What Would a Brother Bishop Say to Ex-Cardinal McCarrick?
National Catholic Register, 1 August 2018
God makes his mercy available to all without limit, but only the truly repentant can receive it.
In regards to Archbishop Theodore McCarrick, various bishops have begun to comment. Here is what I would hope one of them might privately say directly to the ex-cardinal, who should not be a passive actor in all of this.
Dear Ted,
I presume we can dispense with titles, especially now that you have dispensed with your cardinalatial one. In any case, I write to you as a brother bishop and fellow disciple, distraught on both counts at the events of the last weeks. The earth is moving beneath us, Ted, and I write today to ask you to do what is good for you as a disciple, and necessary for you as a shepherd of the flock entrusted to us.
My last note to you, back in May for the 60th anniversary of your priestly ordination, was full of warm wishes for the Lord’s blessing upon you. Yes, it was the customary greeting we send each other for jubilees. I had no idea at the time that I was writing to a brother I will never see again.
The Lord has given you a great blessing now, a grace that is difficult, but still a grace. This grace has come to you late in the evening of life. It is certainly undeserved, and perhaps undesired. But it is a grace to face all this in advance of the fearsome judgment you will face on the day of your death, which is coming sooner rather than later. There is little time left, and there are urgent matters to deal with.
Those who are close to you tell me that you are frail and it is not to be presumed that there will be a 61st anniversary next May. If these revelations had not come until after your death, you may well have gone to your judgment still unrepentant for grievous sins and still committed to maintaining the frauds you perpetuated for most of your priesthood.
Regardless of the particulars of a canonical trial, it is not possible for you to show your face in public again. Do not be mistaken, Ted. The very mention of your name these past weeks prompts sadness in all, disgust in most, and even revulsion in a great many very faithful Catholics — myself included.
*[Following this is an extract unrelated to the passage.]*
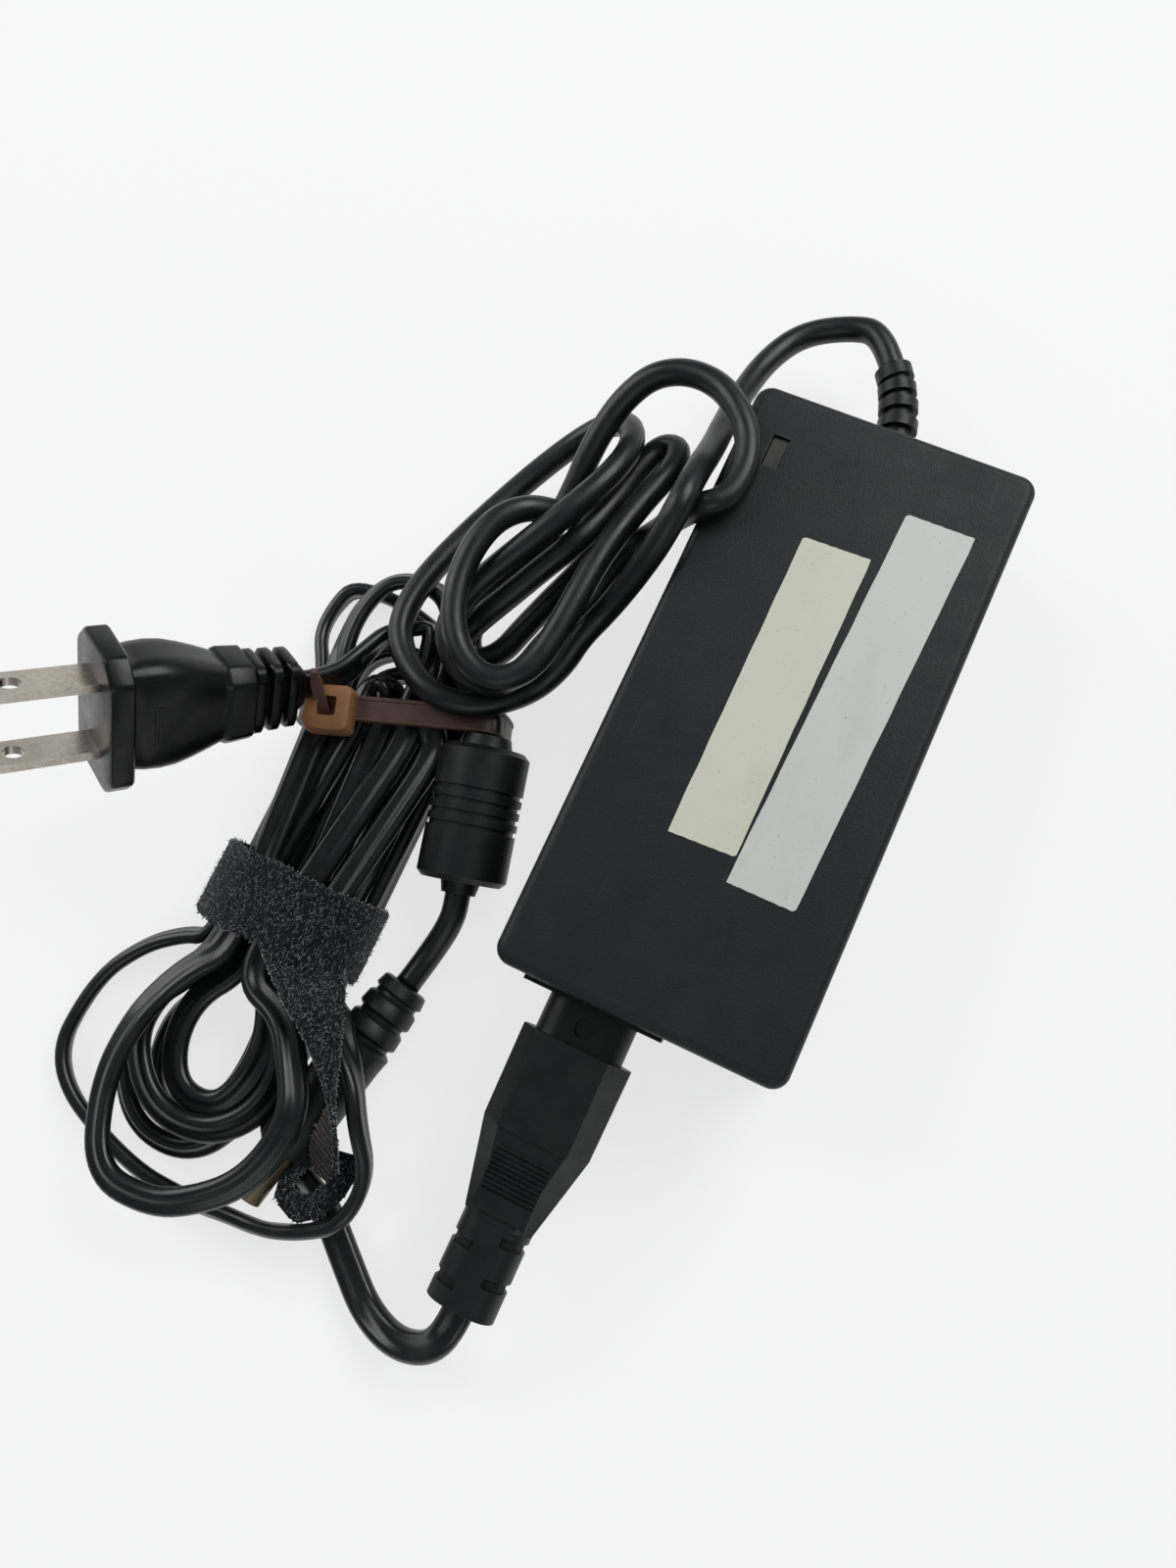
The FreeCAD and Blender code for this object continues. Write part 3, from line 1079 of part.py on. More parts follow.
outline(s, [("core_cone + (core_length - ferrite_length) / 2", "ferrite_bore / 2"),
            ("core_cone + (core_length - ferrite_length) / 2", "ferrite_outer / 2"),
            ("core_cone + (core_length + ferrite_length) / 2", "ferrite_outer / 2"),
            ("core_cone + (core_length + ferrite_length) / 2", "ferrite_bore / 2")])
revolve(ferrite, "ferrite_turned", s, "H_Axis")
ferrite.Placement = moulding.Placement

# Low-voltage plug, lying over the first run of the mains lead
dc_tail = Vector(-41.0, -66.0, 5.6)
dc_tip = Vector(-49.3, -109.6, 9.6)
dc_way = dc_tip - dc_tail
dc_way.normalize()
to_tip = [core_out, core_out + core_way * 5.0, dc_tail - dc_way * 6.0, dc_tail]
pieces, radii = tube_route(to_tip)
print("dc_cord_to_plug radii", [round(r, 1) for r in radii])
lead("dc_cord_to_plug", pieces, "round")
plug_frame = frame_at(dc_tail, dc_way, Vector(0, 0, 1).cross(dc_way))
dc_plug = body("dc_plug_body")
s = sketch(dc_plug, "dc_plug_profile", "XY_Plane")
outline(s, [("0", "0"), ("0", "4.4"), ("2.6", "4.9"), ("2.6", "3.2"), ("4.1", "3.2"), ("4.1", "5.0"),
            ("6.6", "5.2"), ("6.6", "3.2"), ("8.1", "3.2"), ("8.1", "5.3"), ("10.6", "5.4"), ("10.6", "3.4"),
            ("12.1", "3.4"), ("12.1", "plug_body / 2 + 0.1"), ("14.2", "plug_body / 2 + 0.1"),
            ("15.0", "plug_body / 2"), ("plug_length - 4", "plug_body / 2 - 0.2"),
            ("plug_length - 1", "plug_body / 2 - 0.6"), ("plug_length", "plug_body / 2 - 1.4"),
            ("plug_length", "tip_outer / 2 - tip_step"), ("plug_length - tip_root", "tip_outer / 2 - tip_step"),
            ("plug_length - tip_root", "0")])
revolve(dc_plug, "dc_plug_turned", s, "H_Axis")
dc_plug.Placement = plug_frame


def tube_part(name, length, outer, inner, root=None):
    """A tube of the plug from inside the moulding outwards, with its root narrower where one is given."""
    item = body(name)
    if root:
        s = sketch(item, name + "_root", "YZ_Plane", "plug_length - tip_root")
        circle(s, "0", "0", root)
        circle(s, "0", "0", inner)
        pad(item, name + "_root_pad", s, "tip_root")
    s = sketch(item, name + "_rings", "YZ_Plane", "plug_length" if root else "plug_length - tip_root")
    circle(s, "0", "0", outer)
    circle(s, "0", "0", inner)
    pad(item, name + "_pad", s, length if root else "tip_root + " + length)
    item.Placement = plug_frame
    return item


tube_part("dc_plug_sleeve", "tip_length", "tip_outer", "tip_outer - 2 * tip_wall", "tip_outer - 2 * tip_step")
tube_part("dc_plug_insulator", "tip_length - tip_recess", "tip_outer - 2 * tip_wall",
          "tip_bore + 2 * tip_contact_wall")
tube_part("dc_plug_contact", "tip_length - tip_recess", "tip_bore + 2 * tip_contact_wall", "tip_bore")

# Cable tie round the bundle, and its head
tie_across = way(math.cos(math.radians(18.5)), math.sin(math.radians(18.5)), 0)
tie_middle = Vector(-62.0, -22.2, 0)


def band(across, origin, ring, thick, width):
    """A closed band whose inner outline is given across and up."""
    along = Vector(0, 0, 1).cross(across)
    along.normalize()
    inner = Part.makePolygon([origin + across * a + Vector(0, 0, z) for a, z in ring + ring[:1]])
    face_in = Part.Face(inner)
    outer = inner.makeOffset2D(thick, 0, False, False, False)
    face = Part.Face(outer).cut(face_in)
    solid = face.extrude(along * width)
    solid.translate(along * (-width / 2))
    return solid


tie_ring = [(-20.3, 1.3), (20.4, 1.3), (20.4, 11.4), (18.2, 14.1), (-16.6, 14.1), (-20.3, 10.5)]
tie_shape = band(tie_across, tie_middle, tie_ring, values["tie_thick"], values["tie_width"])
head = Part.makeBox(7.6, 7.0, 3.8, Vector(0, 0, 0))
head_frame = Placement(tie_middle + tie_across * -7.6 + Vector(0, 0, 14.1 + values["tie_thick"]),
                       Rotation(Vector(0, 0, 1), 18.5))
head.translate(Vector(-3.8, -3.5, 0))
head.Placement = head_frame.multiply(head.Placement)
strip = Part.makeBox(values["tie_thick"], values["tie_width"] - 0.3, 9.0, Vector(-0.6, -2.25, 3.8))
strip.Placement = head_frame.multiply(strip.Placement)
tie = doc.addObject("Part::Feature", "cable_tie")
tie.Label = "cable_tie"
tie.Shape = tie_shape.fuse(head).fuse(strip).removeSplitter()
tie.Placement = Placement()

# Hook-and-loop strap: a band round the bundle, a leg over the loops and an eyelet
strap_ring = [(-15.6, 1.7), (15.8, 1.7), (15.8, 9.0), (10.4, 15.0), (6.4, 20.0), (-11.6, 20.0), (-15.6, 13.0)]
strap_shape = band(EAST, Vector(middle, -62.5, 0), strap_ring, values["strap_thick"], values["strap_width"])


def ribbon(stretch, thick):
    """A band through cross lines, each given by its two ends."""
    rings = []
    for i, (a, b) in enumerate(stretch):
        before = stretch[max(i - 1, 0)]
        after = stretch[min(i + 1, len(stretch) - 1)]
        along = Vector(*after[0]) + Vector(*after[1]) - Vector(*before[0]) - Vector(*before[1])
        a, b = Vector(*a), Vector(*b)
        up = (b - a).cross(along)
        up.normalize()
        up = up * (thick / 2)
        rings.append(Part.makePolygon([a + up, b + up, b - up, a - up, a + up]))
    return Part.makeLoft(rings, True, True)


leg = ribbon([((-71.0, -63.0, 22.1), (-60.5, -57.5, 22.1)), ((-70.0, -70.5, 22.1), (-56.0, -62.0, 21.9)),
              ((-60.0, -76.6, 21.8), (-47.5, -70.0, 21.2)), ((-51.5, -81.6, 21.4), (-46.0, -76.4, 20.8)),
              ((-47.0, -86.4, 21.0), (-44.6, -82.0, 19.6)), ((-43.4, -90.4, 19.0), (-43.4, -88.4, 13.8)),
              ((-39.4, -95.0, 15.2), (-40.4, -94.6, 10.2)), ((-36.4, -98.4, 7.4), (-40.8, -98.6, 7.2))],
             values["strap_thick"] - 0.3)
eye_outer = Part.makePolygon([Vector(*p) for p in ((-41.4, -97.2, 6.4), (-44.9, -104.6, 6.4), (-40.6, -110.2, 6.4),
                                                    (-34.6, -104.0, 6.4), (-36.0, -97.4, 6.4), (-41.4, -97.2, 6.4))])
eye_inner = Part.makePolygon([Vector(*p) for p in ((-40.8, -100.2, 6.4), (-42.4, -104.0, 6.4), (-40.5, -107.0, 6.4),
                                                    (-37.2, -103.4, 6.4), (-38.0, -100.0, 6.4), (-40.8, -100.2, 6.4))])
eye = Part.Face(eye_outer).cut(Part.Face(eye_inner)).extrude(Vector(0, 0, 1.2))
strap = doc.addObject("Part::Feature", "hook_loop_strap")
strap.Label = "hook_loop_strap"
strap.Shape = strap_shape.fuse(leg).fuse(eye)
strap.Placement = Placement()

NODES = ["top_cover", "bottom_cover", "light_pipe", "indicator_lamp", "ac_inlet_housing", "ac_inlet_pins",
         "circuit_board", "insulating_film", "mains_filter_capacitor", "fuse_body", "input_choke",
         "primary_heatsink", "power_transistor", "bulk_capacitor", "transformer_core", "transformer_winding",
         "secondary_heatsink", "output_rectifier", "output_capacitors", "dc_strain_relief",
         "mains_connector_body", "mains_connector_contacts", "mains_cord_tail", "mains_cord_hank",
         "mains_cord_to_plug", "mains_plug_body", "mains_plug_blades", "dc_cord_free", "dc_cord_hank",
         "ferrite_moulding", "ferrite_core", "dc_cord_to_plug", "dc_plug_body", "dc_plug_sleeve",
         "dc_plug_insulator", "dc_plug_contact", "cable_tie", "hook_loop_strap"]

doc.recompute()
for item in doc.Objects:
    for state in item.State:
        if state in ("Invalid", "Error"):
            raise RuntimeError("%s is %s" % (item.Name, state))
for name in NODES:
    shape = doc.getObject(name).Shape
    if shape.isNull() or not shape.isValid() or not shape.Solids:
        raise RuntimeError("%s has no valid solid" % name)
for name in NODES:
    doc.getObject(name).Shape.exportStep("parts/%s.step" % name)
print("wrote", len(NODES), "pieces")
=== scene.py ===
import math
import random
import bpy
import numpy as np
from mathutils import Matrix, Quaternion, Vector


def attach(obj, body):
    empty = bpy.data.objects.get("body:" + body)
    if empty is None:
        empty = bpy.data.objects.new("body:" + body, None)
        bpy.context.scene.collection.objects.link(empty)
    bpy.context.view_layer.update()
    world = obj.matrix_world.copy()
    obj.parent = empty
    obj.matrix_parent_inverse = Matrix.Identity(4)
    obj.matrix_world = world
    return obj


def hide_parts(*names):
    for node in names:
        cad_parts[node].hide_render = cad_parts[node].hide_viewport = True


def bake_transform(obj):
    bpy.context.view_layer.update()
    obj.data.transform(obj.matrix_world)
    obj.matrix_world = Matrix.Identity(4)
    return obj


# Laptop power adapter with its leads tied in hanks. Lengths here are in
# millimetres in the model's frame and are turned into metres in the meshes.

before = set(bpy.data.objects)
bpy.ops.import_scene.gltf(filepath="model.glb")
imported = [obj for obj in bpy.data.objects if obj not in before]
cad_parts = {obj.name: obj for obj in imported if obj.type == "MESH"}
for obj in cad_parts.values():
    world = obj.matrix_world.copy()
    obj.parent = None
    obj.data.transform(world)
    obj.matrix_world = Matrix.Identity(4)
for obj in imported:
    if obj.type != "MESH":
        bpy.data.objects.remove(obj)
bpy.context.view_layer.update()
MM = 0.001
scene = bpy.context.scene
scene.view_settings.view_transform = "Standard"


def vec(*p):
    return Vector(p)


def way(x, y, z):
    return Vector((x, y, z)).normalized()


def ease(t):
    t = max(0.0, min(1.0, t))
    return t * t * (3 - 2 * t)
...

I cannot bring myself to write here what some of my priests say about you, but make no mistake, they are saying it. What they are saying about us bishops as a whole is also devastating, and we have earned it for tolerating and celebrating your rise in our ranks. Yours is a disgrace in which we now all share.
You will live out your last days in seclusion; you will die in shame and be buried in ignominy. The grand funeral you would have otherwise had, with a brother cardinal preaching and a papal envoy on hand, with Joe Biden or Nancy Pelosi singing your praises, as you so often sang theirs — none of that will happen now. And I offer no sympathy to you for that, for it is hardly commensurate to the dishonor you brought upon the priesthood and damage you have done to the Church.
But those are only the consequences in this world. The horizon of eternity is more terrifying still, and the more important question is how you will spend the remaining time before you die. God makes his mercy available to all without limit, but only the truly repentant can receive it.